Blockchain is supposed to be transparent, but digging into on-chain data isn’t so easy.
It used to be even harder to get instant alerts for on-chain actions such as transfers, swaps, or mints. People spun up nodes, built Telegram bots, and tinkered with Etherscan and its analogues on other chains. And the result usually wasn’t reliable.
Zerion changes this: now anyone can set up instant alerts for any address on any major EVM network. Any time the address trades, mints, or sends an asset, you’ll get a notification on your phone.
In this post, we’ll show you why you should use alerts and how to do this with Zerion Wallet.
The idea is simple: when an Ethereum address does something, you get a notification.
You can use it for your wallets or watch what somebody else does, finding your own alpha.
For your addresses, it’s useful to immediately get alerts when:
Somebody sends tokens to you
Your transactions are confirmed on-chain
Some of your tokens suddenly start moving — that could be an attack!
With alerts, you save time on manually looking up transactions in Etherscan or its version for other EVM networks.
It’s even better to use alerts for others’ wallets.
You can watch any influencer, whale or OG address and get alerts when they:
Trade tokens — you can see which tokens they are selling and which ones they are accumulating
Mint NFTs — you can also try to mint those or at least look deeper into those collections
Trade NFTs — based on what they do, you might sweep floors or de-risk by selling those JPEGs
Send tokens to new addresses — those could be their other wallets, or it could be some deals
However, be careful with blindly copy-trading public influencer addresses. You could become the exit liquidity for their bigger, private addresses. It’s best to gradually collect your list of addresses to watch — copying what everyone sees is likely NGMI.
One exception is addresses controlled by hackers or bankrupt entities. Hackers (and bankruptcy admins) don’t care about the price or slippage and can temporarily crash prices. Bots know this and could follow the trend, buy the dip, or simply front-run trades. Even if you won’t trade this, it’s helpful to see an alert and better understand what’s happening with the market.
If you’re too lazy to find addresses, just watch your friends’ wallets. For any degen, seeing what someone mints or trades is surely more interesting than checking out their latest avocado toast on IG.
The best part is that Zerion notifications for addresses cover 10+ supported networks, including:
Polygon — find new NFTs, yield farms, and protocol tokens
Optimism — watch protocols and dapps others use to find best yields and OP airdrops
Arbitrum — watch what’s hot and use new dapps
Now let’s see how to set up alerts for any wallet.
Install the Zerion Wallet app
Tap on the wallet icon and connect an address you want to watch — for your own addresses, it’s better to import wallets into Zerion to do more with them
For the connected address, select whether to add to ‘My Wallets’ (it will be part of your total portfolio) or ‘Watchlist’ (put whales/OG wallets there). You can also enter ENS domains instead of addresses.
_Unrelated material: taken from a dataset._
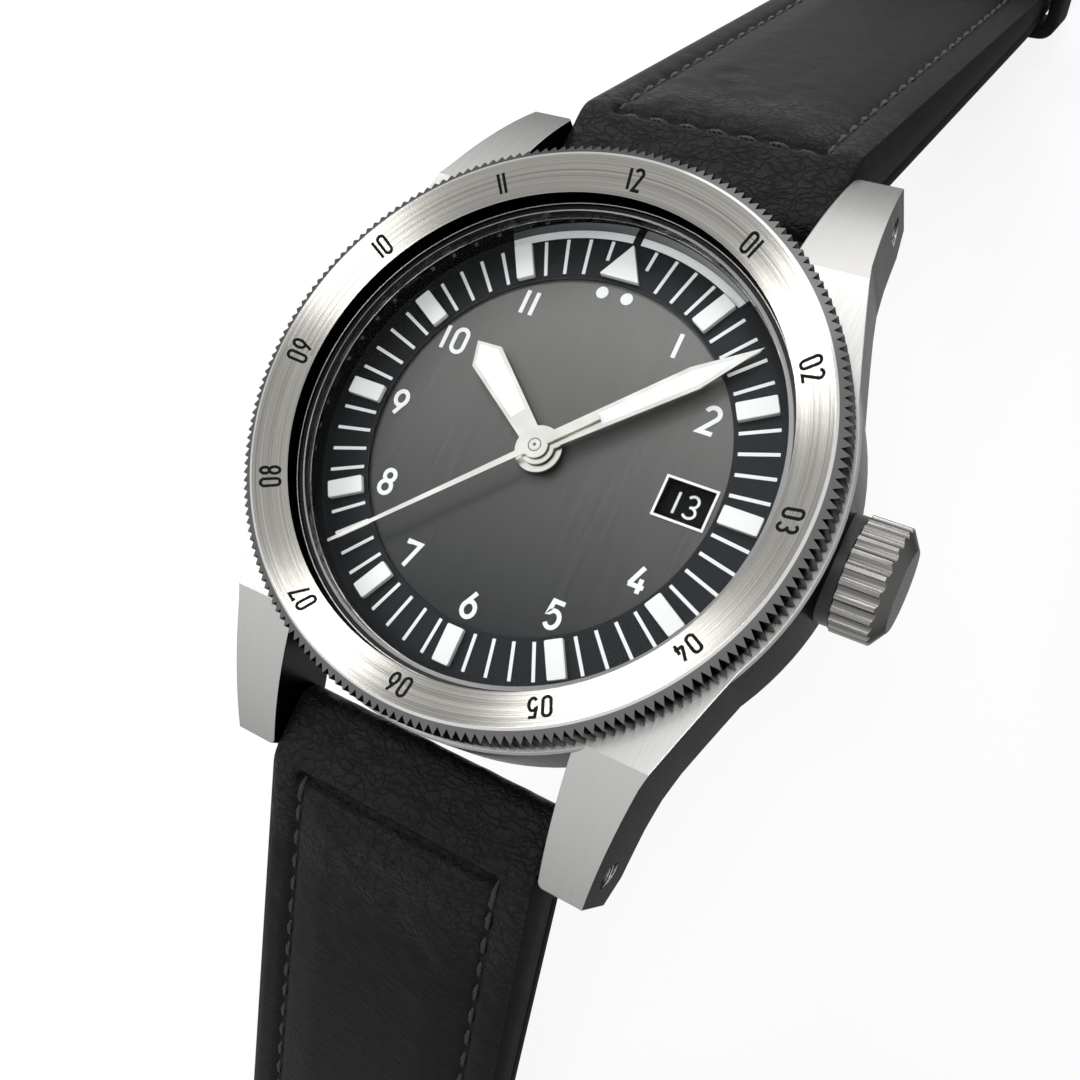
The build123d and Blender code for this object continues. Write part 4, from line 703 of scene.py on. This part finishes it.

By tapping on the address and then on the profile icon you can select which notifications to get
Important: make sure in your smartphone settings you have notifications enabled for the Zerion app.
Yes, with Zerion Wallet you can add any Ethereum address and get notifications on your smartphone when the address buys, sells, mints, or does other on-chain actions.
With Etherscan, you need to create an account with an email and password, and you’ll be able to get notifications to your email. To get notifications on mobile, you can install the Zerion app (don’t need to register or create any account) and add any address to your watchlist. After that, you’ll get instant notifications.
You can install the Zerion app and add the Polygon address to your watchlist. After that, you’ll get instant notifications when the address trades. And not just for Polygon: Zerion sends notifications for 10+ EVM networks, including Optimism and Arbitrum.
With Zerion, you can add any Arbitrum address to your watchlist. After that, you’ll get mobile notifications when the address trades or mints or does anything else.
You can use a service like Nansen with a ready-to-use list of whale addresses. Or you can use Dune’s existing dashboards to find top addresses. You can also build a custom Dune dashboard to answer specific questions. Alternatively, you can simply browse transaction history with Zerion. If and when you come across an interesting address, you can add it to your watchlist and get mobile notifications when the address trades.